Bill Ayers on C-SPAN Live for Three Hours Sunday!

Bill Ayers, the Marxist revolutionary, unrepentant domestic terrorist, and early political mentor to Barack Obama, gets the serious author treatment on BookTV a.k.a. C-SPAN II on Sunday June 7, 2009. For three hours, starting at 12 noon EDT, to be repeated at midnight Eastern.  Ayers will appear live as the subject of the cable network's monthly "In Depth" series. The broadcast will originate from the Chicago Tribune Printers Row Lit Fest. Viewer calls, and e-mail questions, for the guest are a usual feature of the program.


Ayers
, a "Distinguished Professor of Education and Senior University Scholar at the University of Illinois at Chicago," was a founder in the late1960s of the domestic terrorist group, the Weather Underground (WU). The WU pulled off a series of bombings of government buildings and other "actions" in the 1970s. For most of that decade, Ayers, true to the group's name, was underground and a fugitive from justice, along with fellow WU founder and bomber Bernardine Dohrn. According to C-SPAN, Dohrn will appear with Ayers during the third hour of the June 7 program.

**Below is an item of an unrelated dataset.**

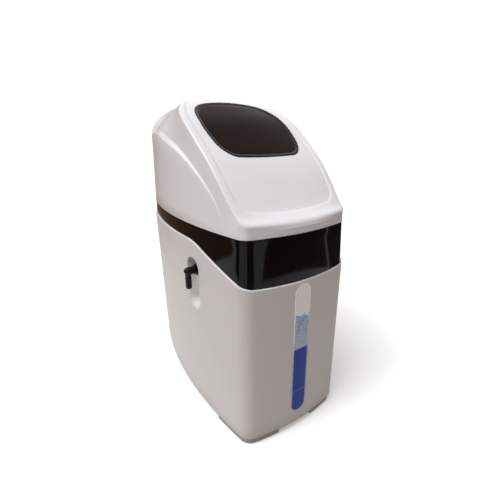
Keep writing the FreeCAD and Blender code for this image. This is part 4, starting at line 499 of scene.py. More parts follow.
class Tree:
    """Short ways to add nodes to a material or a world."""

    def __init__(self, tree: bpy.types.NodeTree) -> None:
        """Takes a node tree and empties it."""
        self.tree = tree
        tree.nodes.clear()

    def node(self, kind: str) -> bpy.types.Node:
        """A new shader node of a kind."""
        return self.tree.nodes.new(f"ShaderNode{kind}")

    def feed(self, socket: Socket, value: Value) -> None:
        """Gives an input its value.

        Args:
            socket: The input.
            value: Another node's output, which is linked, a colour or a plain value.
        """
        if isinstance(value, Socket):
            self.tree.links.new(value, socket)
        else:
            socket.default_value = (*value, 1.0) if isinstance(value, tuple) else value

    def maths(self, operation: Op, *values: Value, clamp: bool = False) -> Socket:
        """Adds a Math node.

        Args:
            operation: The node's operation.
            values: Outputs or numbers that it works on.
            clamp: True holds the result between 0 and 1.

        Returns:
            The node's output.
        """
        node = self.node("Math")
        node.operation = operation.value
        node.use_clamp = clamp
        for socket, value in zip(node.inputs, values):
            self.feed(socket, value)
        return node.outputs[0]

    def seen(self) -> Socket:
        """Finds the rays that show a surface as a picture, not as light.

        Returns:
            1 for rays from the camera, from gloss and through glass, else 0.
        """
        path = self.node("LightPath").outputs
        through = self.maths(Op.MAXIMUM, path["Is Glossy Ray"], path["Is Transmission Ray"])
        return self.maths(Op.MAXIMUM, path["Is Camera Ray"], through)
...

In recent decades, Ayers and Dohrn have established themselves as professionals in their native Chicago, and are highly regarded in left wing and government circles. Ayers has also become a prolific author. (Ayers dedicated one of his first books, in 1974, to Robert F. Kennedy's assassin Sirhan Sirhan.)  In 2008, their association with Barack Obama at the start of his political career in the mid-1990s became a controversial issue in the Presidential campaign.

Ayers and Dohrn are unrepentant about their past activities. For example, in a horrendous irony, the New York Times on September 11, 2001 - an edition that appeared a few hours before the terrorist attacks - published a fawning article on Ayers, "No Regret for Love of Explosives," in which he said "I don't regret setting bombs. I feel we didn't do enough."

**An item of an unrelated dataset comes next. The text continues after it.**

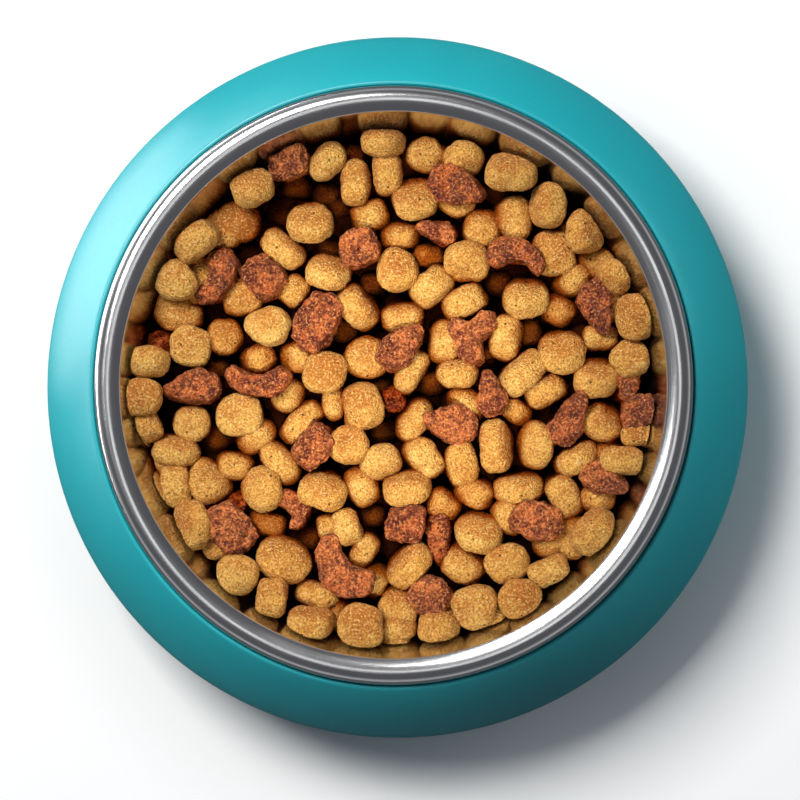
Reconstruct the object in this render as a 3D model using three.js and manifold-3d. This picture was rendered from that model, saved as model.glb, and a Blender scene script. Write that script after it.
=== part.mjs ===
// Pet food bowl: a moulded holder, a stainless steel insert bowl, and dry kibble that fills it.
// Millimetres, +Z up. The origin is on the table, under the middle of the bowl.
import * as THREE from "three";
import { mergeVertices } from "three/addons/utils/BufferGeometryUtils.js";
import Module from "manifold-3d";

const wasm = await Module();
wasm.setup();

// Holder
const BASE_DIAMETER = 175; // at its widest line
const WIDEST_HEIGHT = 26; // of that line above the table
const FLANK_RADIUS = 80; // of the slope from the collar towards that line
const EDGE_RADIUS = 9; // of the round edge that turns the slope upright
const UNDER_RADIUS = 50; // of the flank below its widest line
const HOLDER_WALL = 3;
const COLLAR_NOSE = 0.7; // radius of the rounded edge beside the bead
const COLLAR_RISE = 2; // of that edge above the ledge
const LEDGE_THICKNESS = 3;
const LEDGE_WIDTH = 5.1; // under the bead, from the collar in to the opening
const FOOT_ROUND = 2.5;
const GROOVE_SKIN = 1.2; // plastic left above the foot groove
const GROOVE_LIP = 2; // plastic inside the foot groove

// Steel bowl
const TOTAL_HEIGHT = 52; // table to the top of the bead
const RIM_DIAMETER = 145; // outside of the bead
const BEAD_DIAMETER = 5.8;
const SHEET = 0.6;
const CURL_TURN = 240; // degrees that the rim is curled through past its top
const CROWN_RADIUS = 6.6; // of the gentle slope from the top of the bead in to the wall
const CROWN_TURN = 30; // degrees that the slope turns through
const SHOULDER_ROUND = 0.8; // radius of the corner between that slope and the wall
const WALL_DRAFT = 16; // degrees off the vertical
const FLOOR_FILLET = 20; // inside radius between wall and floor
const FLOOR_HEIGHT = 5; // underside of the bowl above the table

// Non-slip ring
const RING_INSET = 11; // from the widest line in to the middle of the ring
const RING_WIDTH = 3;
const RING_HEIGHT = 2.7;
const RING_STANDOUT = 1; // below the foot

// Kibble
const HEADSPACE = 7; // top of the bead down to the tops of the highest kibbles
const LAYER_STEP = 3.4; // between the tops of kibbles that lie one layer apart
const KIBBLE_DIAMETER = 10.8;
const KIBBLE_THICKNESS = 7.6;
const CHUNK_THICKNESS = 7.5;
const CHUNK_ROUND = 1.5; // radius of a chunk's worn edges
const SEAT_DEPTH = 0.8; // how far the highest pieces sink between those under them
const SIDE_ON = 0.8; // a kibble that looks narrower than this share of its length lies on its side
const PILLOW_POWER = 2.6; // of the superellipse that gives a kibble its pillow form

// Clearances
const REST_GAP = 0.3; // between a piece and what it rests on or in

// Fineness of the round forms
const ROUND_STEPS = 44;
const KIBBLE_STEPS = 7;

// Lines that the pieces share
const baseRadius = BASE_DIAMETER / 2;
const rimRadius = RIM_DIAMETER / 2;
const beadRadius = BEAD_DIAMETER / 2;
const bead = { r: rimRadius - beadRadius, z: TOTAL_HEIGHT - beadRadius };
const crown = { r: bead.r, z: TOTAL_HEIGHT - CROWN_RADIUS };
const crownTurn = THREE.MathUtils.degToRad(CROWN_TURN);
const shoulder = {
  r: crown.r - (CROWN_RADIUS - SHOULDER_ROUND) * Math.sin(crownTurn),
  z: crown.z + (CROWN_RADIUS - SHOULDER_ROUND) * Math.cos(crownTurn),
};
const draft = THREE.MathUtils.degToRad(WALL_DRAFT);
const ledgeTop = bead.z - beadRadius - REST_GAP;
const ringRadius = baseRadius - RING_INSET;
const fillTop = TOTAL_HEIGHT - HEADSPACE;
const hiddenTop = fillTop - CHUNK_THICKNESS + SEAT_DEPTH;

// Radius at a height of the steel bowl's inner wall, which ends on the shoulder, moved in by an offset.
function wallRadius(z, offset = 0) {
  return shoulder.r - (shoulder.z - z) * Math.tan(draft) - (SHOULDER_ROUND + offset) / Math.cos(draft);
}

// Points on an arc from one angle to another, in degrees, as [radius, height].
function arc(centre, radius, from, to, steps) {
  return Array.from({ length: steps + 1 }, (_, i) => {
    const angle = THREE.MathUtils.degToRad(from + ((to - from) * i) / steps);
    return [centre.r + radius * Math.cos(angle), centre.z + radius * Math.sin(angle)];
  });
}

// A three.js geometry as a solid, with its shared vertices merged.
function solid(geometry) {
  const bare = new THREE.BufferGeometry();
  bare.setAttribute("position", geometry.getAttribute("position"));
  bare.setIndex(geometry.index);
  const merged = mergeVertices(bare, 1e-4);
  const corners = merged.index.array;
  const faces = [];
  for (let i = 0; i < corners.length; i += 3) {
    const [a, b, c] = corners.slice(i, i + 3);
    if (a !== b && b !== c && c !== a) faces.push(a, b, c);
  }
  return new wasm.Manifold(
    new wasm.Mesh({
      numProp: 3,
      vertProperties: merged.getAttribute("position").array,
      triVerts: new Uint32Array(faces),
    }),
  );
}

// A solid as a three.js geometry with flat faces.
function geometryOf(body) {
  const made = body.getMesh();
  const indexed = new THREE.BufferGeometry();
  indexed.setAttribute("position", new THREE.BufferAttribute(made.vertProperties, 3));
  indexed.setIndex(new THREE.BufferAttribute(made.triVerts, 1));
  const geometry = indexed.toNonIndexed();
  geometry.computeVertexNormals();
  return geometry;
}

// The largest of a solid's separate bodies: a cut can leave crumbs beside it.
function largest(body) {
  const bodies = body.decompose();
  return bodies.reduce((best, next) => (next.volume() > best.volume() ? next : best));
}

// A closed outline of [radius, height] points, turned about the Z axis.
function turned(outline, steps = ROUND_STEPS) {
  const points = outline.map(([r, z]) => new THREE.Vector2(r, z));
  if (THREE.ShapeUtils.area(points) < 0) points.reverse();
  points.push(points[0].clone());
  return new THREE.LatheGeometry(points, steps).rotateX(Math.PI / 2);
}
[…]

Ayers rarely gives television interviews and almost never live ones. An exception was one taped and broadcast on April 30, 2009 with host Emily Rooney on her show Greater Boston on PBS's flagship station, WGBH. Faced with Rooney's softball questions, Ayers was predictably insistent that his violent past was justified and dedicated to ending the Vietnam War and oppression. He repeatedly used the word "nonsense" to dismiss any and all criticisms of him that Rooney gently mentioned. No remnant of, or reference to, the broadcast remains at WGBH's Web site.